ABSTRACT

On September 15, 1854, a train was derailed as it approached the station outside of Trillick, a village in North-Western Ireland. One of the world’s first “train wreckings”, it received widespread attention across Britain and Ireland. Most commentators assumed that this was a sectarian crime; an attempt by Catholic railway workers to assassinate the Third Earl of Enniskillen, head of the anti-Catholic Loyal Orange Order. As a result, Trillick presented Irish Catholics and Liberals with a dilemma. Confronted with emotional anti-Catholic atrocity narratives, they attempted to change the conversation, focusing attention on the Orange extremists leading the charge for ‘justice’. This approach seemingly was vindicated in June 1855, when officials released seven men accused of derailing the train, a decision that generated outrage in ultra-Protestant circles.
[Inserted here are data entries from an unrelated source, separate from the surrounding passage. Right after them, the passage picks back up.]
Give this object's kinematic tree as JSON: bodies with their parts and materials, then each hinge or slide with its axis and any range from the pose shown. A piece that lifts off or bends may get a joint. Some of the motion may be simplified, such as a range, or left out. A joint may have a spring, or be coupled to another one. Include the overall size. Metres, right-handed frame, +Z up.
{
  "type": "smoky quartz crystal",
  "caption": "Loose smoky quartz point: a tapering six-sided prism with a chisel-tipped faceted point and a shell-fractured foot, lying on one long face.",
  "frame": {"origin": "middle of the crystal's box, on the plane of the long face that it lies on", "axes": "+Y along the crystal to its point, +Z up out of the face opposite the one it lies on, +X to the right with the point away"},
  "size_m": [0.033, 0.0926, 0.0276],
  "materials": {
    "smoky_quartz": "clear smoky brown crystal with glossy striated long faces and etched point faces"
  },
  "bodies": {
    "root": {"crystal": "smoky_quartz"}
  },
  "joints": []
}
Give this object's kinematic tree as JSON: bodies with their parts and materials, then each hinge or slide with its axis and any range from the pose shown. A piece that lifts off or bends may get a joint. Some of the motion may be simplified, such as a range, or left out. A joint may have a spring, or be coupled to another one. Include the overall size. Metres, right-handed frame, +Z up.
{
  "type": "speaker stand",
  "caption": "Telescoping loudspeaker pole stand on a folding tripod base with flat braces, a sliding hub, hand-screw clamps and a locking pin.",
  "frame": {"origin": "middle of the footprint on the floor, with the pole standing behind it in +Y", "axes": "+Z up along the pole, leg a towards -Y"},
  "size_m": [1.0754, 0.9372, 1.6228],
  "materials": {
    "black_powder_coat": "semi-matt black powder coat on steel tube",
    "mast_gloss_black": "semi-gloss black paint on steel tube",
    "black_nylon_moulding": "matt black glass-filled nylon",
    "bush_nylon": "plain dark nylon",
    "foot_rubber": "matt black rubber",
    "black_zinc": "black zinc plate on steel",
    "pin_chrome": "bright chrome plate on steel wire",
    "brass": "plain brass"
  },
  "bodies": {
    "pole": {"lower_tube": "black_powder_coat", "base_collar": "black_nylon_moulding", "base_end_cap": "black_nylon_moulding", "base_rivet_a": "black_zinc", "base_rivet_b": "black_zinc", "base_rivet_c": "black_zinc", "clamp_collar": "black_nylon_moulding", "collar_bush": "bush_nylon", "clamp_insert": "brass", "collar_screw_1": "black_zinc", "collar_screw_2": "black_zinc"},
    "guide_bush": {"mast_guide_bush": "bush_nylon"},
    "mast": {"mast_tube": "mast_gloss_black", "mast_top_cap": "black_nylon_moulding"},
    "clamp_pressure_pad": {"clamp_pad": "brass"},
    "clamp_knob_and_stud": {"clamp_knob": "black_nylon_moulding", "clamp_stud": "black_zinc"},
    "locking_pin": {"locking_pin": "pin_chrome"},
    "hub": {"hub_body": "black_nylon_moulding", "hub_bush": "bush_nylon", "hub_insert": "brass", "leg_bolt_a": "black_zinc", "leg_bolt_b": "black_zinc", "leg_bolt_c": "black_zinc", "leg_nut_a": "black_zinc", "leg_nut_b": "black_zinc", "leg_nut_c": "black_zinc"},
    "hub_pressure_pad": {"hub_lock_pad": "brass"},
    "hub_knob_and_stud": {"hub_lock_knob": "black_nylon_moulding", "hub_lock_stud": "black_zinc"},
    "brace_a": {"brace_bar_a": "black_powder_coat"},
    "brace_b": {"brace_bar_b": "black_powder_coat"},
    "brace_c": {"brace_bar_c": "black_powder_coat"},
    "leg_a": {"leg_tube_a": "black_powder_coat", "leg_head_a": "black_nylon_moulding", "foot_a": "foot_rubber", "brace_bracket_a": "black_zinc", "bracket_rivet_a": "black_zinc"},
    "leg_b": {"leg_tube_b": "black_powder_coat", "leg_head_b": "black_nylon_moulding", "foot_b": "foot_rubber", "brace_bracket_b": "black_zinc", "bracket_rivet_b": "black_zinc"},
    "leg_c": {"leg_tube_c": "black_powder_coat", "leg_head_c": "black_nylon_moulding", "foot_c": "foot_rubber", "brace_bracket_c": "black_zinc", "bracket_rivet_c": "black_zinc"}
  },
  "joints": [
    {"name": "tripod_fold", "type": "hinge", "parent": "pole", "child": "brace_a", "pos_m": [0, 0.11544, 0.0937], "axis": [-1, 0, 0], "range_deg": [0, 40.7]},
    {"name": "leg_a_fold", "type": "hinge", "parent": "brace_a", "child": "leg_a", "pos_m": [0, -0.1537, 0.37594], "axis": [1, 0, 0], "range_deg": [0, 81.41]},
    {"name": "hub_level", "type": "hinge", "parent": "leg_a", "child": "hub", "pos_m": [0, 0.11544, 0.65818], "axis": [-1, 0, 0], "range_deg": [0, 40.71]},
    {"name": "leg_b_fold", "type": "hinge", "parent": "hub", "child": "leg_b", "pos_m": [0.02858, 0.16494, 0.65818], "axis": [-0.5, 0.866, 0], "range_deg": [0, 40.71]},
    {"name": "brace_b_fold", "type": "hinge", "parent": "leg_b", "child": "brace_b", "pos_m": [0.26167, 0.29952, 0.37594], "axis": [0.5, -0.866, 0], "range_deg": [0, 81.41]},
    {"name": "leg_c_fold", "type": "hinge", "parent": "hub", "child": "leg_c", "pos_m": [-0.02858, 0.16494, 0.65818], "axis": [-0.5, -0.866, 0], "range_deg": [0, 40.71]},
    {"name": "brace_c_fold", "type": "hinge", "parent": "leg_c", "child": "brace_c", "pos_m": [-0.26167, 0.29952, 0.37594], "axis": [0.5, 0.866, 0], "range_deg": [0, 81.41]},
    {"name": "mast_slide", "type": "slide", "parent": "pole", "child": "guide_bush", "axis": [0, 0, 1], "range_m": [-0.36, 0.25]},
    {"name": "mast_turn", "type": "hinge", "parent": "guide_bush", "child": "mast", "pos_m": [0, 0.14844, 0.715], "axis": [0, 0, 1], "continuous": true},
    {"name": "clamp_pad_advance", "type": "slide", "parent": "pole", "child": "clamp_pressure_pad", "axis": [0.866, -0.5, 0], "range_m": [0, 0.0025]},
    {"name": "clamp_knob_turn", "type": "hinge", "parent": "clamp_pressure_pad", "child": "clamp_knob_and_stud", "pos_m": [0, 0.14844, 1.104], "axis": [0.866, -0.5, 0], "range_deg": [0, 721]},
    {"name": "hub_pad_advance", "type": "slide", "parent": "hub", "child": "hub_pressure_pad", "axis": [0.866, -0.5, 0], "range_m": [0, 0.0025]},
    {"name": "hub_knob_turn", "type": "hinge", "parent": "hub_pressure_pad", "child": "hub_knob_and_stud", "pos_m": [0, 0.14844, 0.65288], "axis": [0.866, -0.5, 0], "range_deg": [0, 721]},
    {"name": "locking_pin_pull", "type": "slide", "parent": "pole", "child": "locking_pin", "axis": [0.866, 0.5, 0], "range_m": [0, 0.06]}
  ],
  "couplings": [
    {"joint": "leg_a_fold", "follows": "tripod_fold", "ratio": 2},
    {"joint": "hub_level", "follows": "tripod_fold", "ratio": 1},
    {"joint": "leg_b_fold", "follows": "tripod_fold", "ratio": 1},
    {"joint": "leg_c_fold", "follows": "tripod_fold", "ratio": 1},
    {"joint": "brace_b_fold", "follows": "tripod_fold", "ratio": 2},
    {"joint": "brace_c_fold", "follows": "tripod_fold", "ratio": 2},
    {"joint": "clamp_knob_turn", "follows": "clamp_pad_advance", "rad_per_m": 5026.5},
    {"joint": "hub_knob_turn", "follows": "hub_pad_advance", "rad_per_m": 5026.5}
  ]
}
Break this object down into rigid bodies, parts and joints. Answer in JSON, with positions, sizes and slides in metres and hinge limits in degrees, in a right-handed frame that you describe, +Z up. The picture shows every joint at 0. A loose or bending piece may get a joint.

The chapter examines Trillick and its public aftermaths, showing how a variety of civic, political, and religious leaders used anti-Orange sentiment to mobilize public opinion. Although this strategy was effective in the short term, it strengthened reductionist sectarian portraits of Ulster life that became increasingly dominant in Victorian Britain and Ireland. The ‘Trillick Railway Outrage’ thus provides an illustration of how the politics of atrocity strengthened Catholic–Protestant division in post-famine Ulster.